4) Balance Flexibility

Because of the limitations in balancing costs, Epic’s designers clearly chose to have massive base stats for each creature. While many games are built around 4/4 creatures as a middle size, Epic contains creatures like this.

 

That’s an 18/18 with an additional, positive ability. With such a huge range of basic statistics, Epic has a lot of flexibility when it comes to tweaking a creature’s statistics to make it just a bit stronger or weaker. An 18/18 is a rather unusual set of numbers. If I had to guess, this was either a 20/20 or a 15/15 at one point in development.

Mechanics like aforementioned Loyalty are another way to slip added power onto a card. After all, cards with Loyalty 2 have an additional deckbuilding requirement to pay for their power. This is effectively another cost you can fiddle with.

Likewise, the designers have tried working other soft costs into their cards.

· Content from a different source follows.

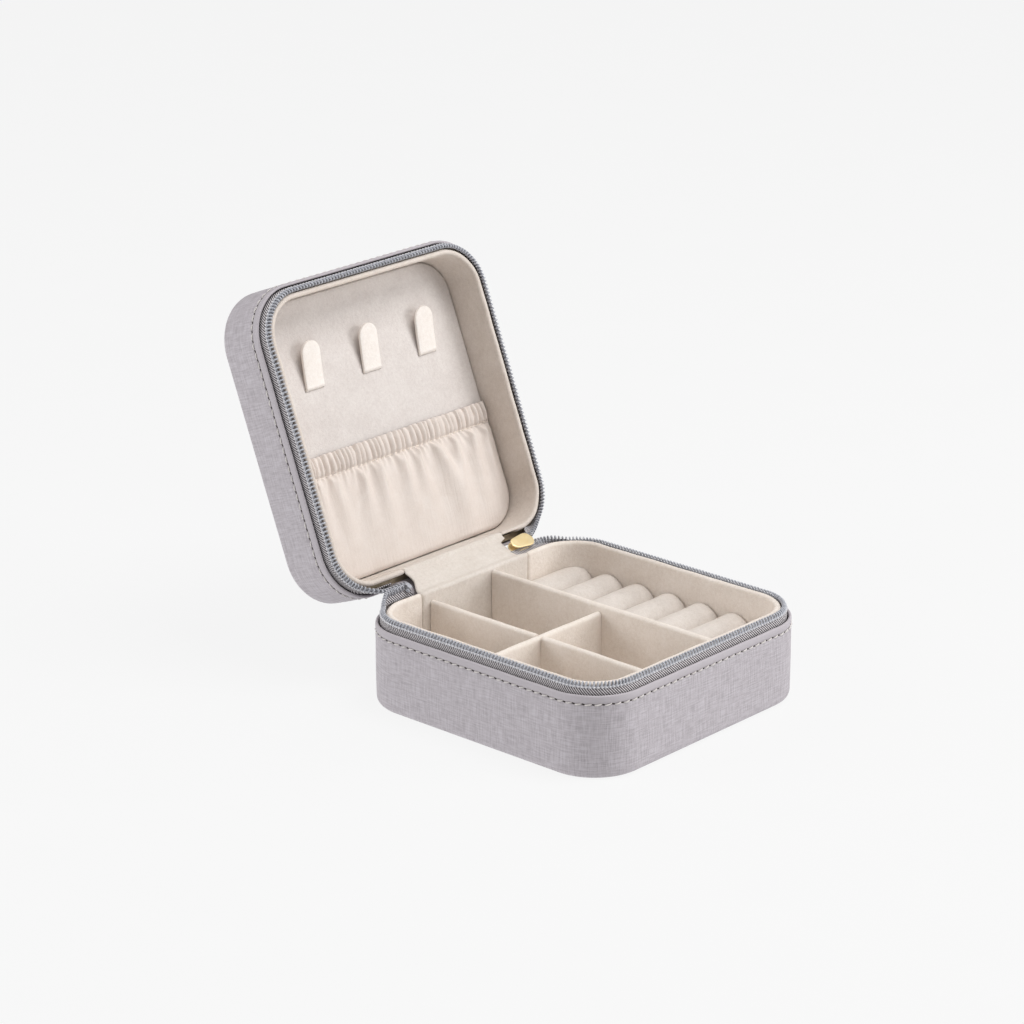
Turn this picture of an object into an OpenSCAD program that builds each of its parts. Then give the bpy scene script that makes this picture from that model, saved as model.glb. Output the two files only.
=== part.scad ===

Inner Peace returns to your hand from your discard pile if you play a gold card of the same faction. Like Loyalty, this mechanic is a soft cost. It becomes much stronger the more cards you play of a particular faction over the course of a game. This mechanic provides a lifegain and card advantage engine for constructed decks focusing on the Good faction, while the card less reliable in more random formats (like draft and sealed).

There are also other cards that cost small amounts of health to use, or offer the option to pay additional costs (often gold) for more powerful options. Epic's designers have some space here and they try to get as much out of it as they can.

Wrapping Up

In terms of its design challenges, Epic is aptly named. While Star Realms streamlined its genre and seemed to effortlessly soar, Epic feels much more like an underwater hotel. Trying to build a hotel underwater just makes the job harder. However, if you can pull it off you end up with something special.

Whether they managed it our not? I’ll leave that up to you. Considering the cheap price tag, the game’s worth picking up for the sake of exploring alone.